Il est clair que l'Afrique ne manque ni de créativité ni de capacité d'innovation. La mise en place d'institutions et de capacités durables exige cependant une plus grande attention à l'économie politique et à la reproduction d'un développement combiné mais inégal. Les efforts en faveur de programmes d'études décolonisés, du développement durable et de la défense des avancées démocratiques offrent aux peuples d'Afrique une toile plus large sur laquelle inscrire une véritable aube nouvelle, qui remédie à la « désindustrialisation prématurée » de la plupart des économies du continent.

Les initiatives qui revitalisent la société civile sont également très prometteuses. Africans Rising, par exemple, est un mouvement panafricain de personnes et d'organisations travaillant pour la paix, la justice et la dignité. Il est d'une série de consultations et de dialogues en ligne et hors ligne entre et parmi les mouvements sociaux et de justice sociale, les ONG, les intellectuels, les artistes, les sportifs, les militants culturels et autres, dans les six régions de l'Union africaine et les efforts interétatiques en faveur de l'intégration transcontinentale.

Tous ces idéaux progressistes restent cependant sans objet si les orthodoxies économiques, le néolibéralisme et la gouvernance corrompue conservent le pouvoir démesuré qu'ils exercent aujourd'hui sur la société.

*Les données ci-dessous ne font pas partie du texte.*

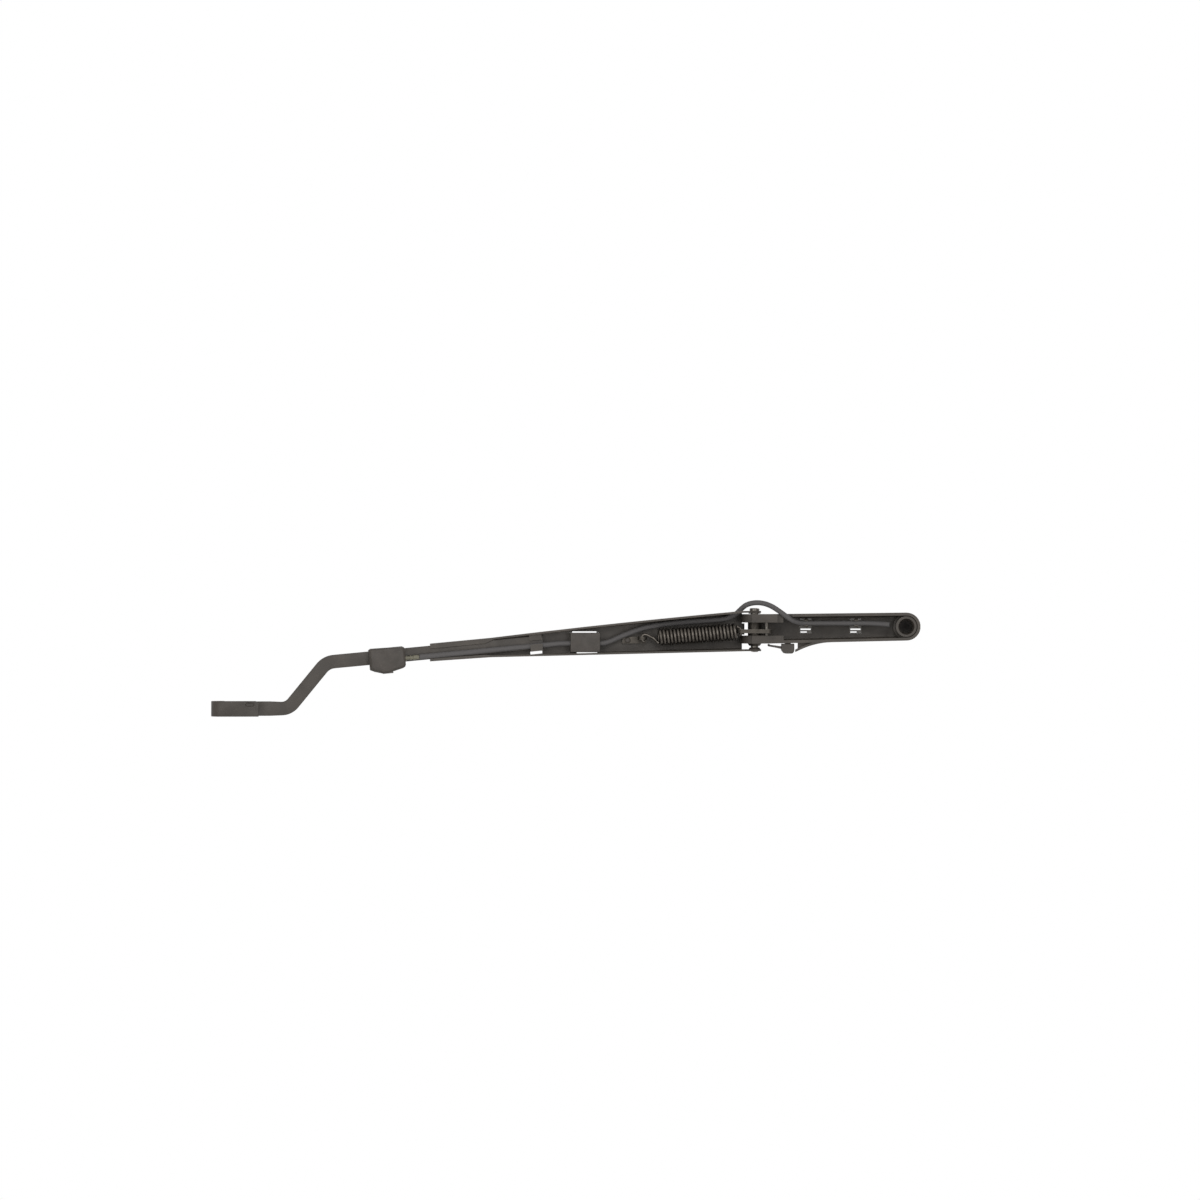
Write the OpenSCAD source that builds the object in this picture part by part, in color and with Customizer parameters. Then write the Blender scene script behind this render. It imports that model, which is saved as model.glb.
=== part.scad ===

La destruction systématique des connaissances indigènes exige une réparation, ouvrant la possibilité de co-construire une relation harmonieuse avec la nature, liée par la solidarité et la coopération, pour une prospérité modérée partagée par tous. Les jeunes d'Afrique construisent la route tout en marchant. Nous devrions tous les soutenir et assurer l'autonomisation intergénérationnelle pour détruire de manière créative les contraintes de l'Afrique post- et néocoloniale, et pour donner naissance à une Afrique vraiment nouvelle qui travaille pour tous ses peuples.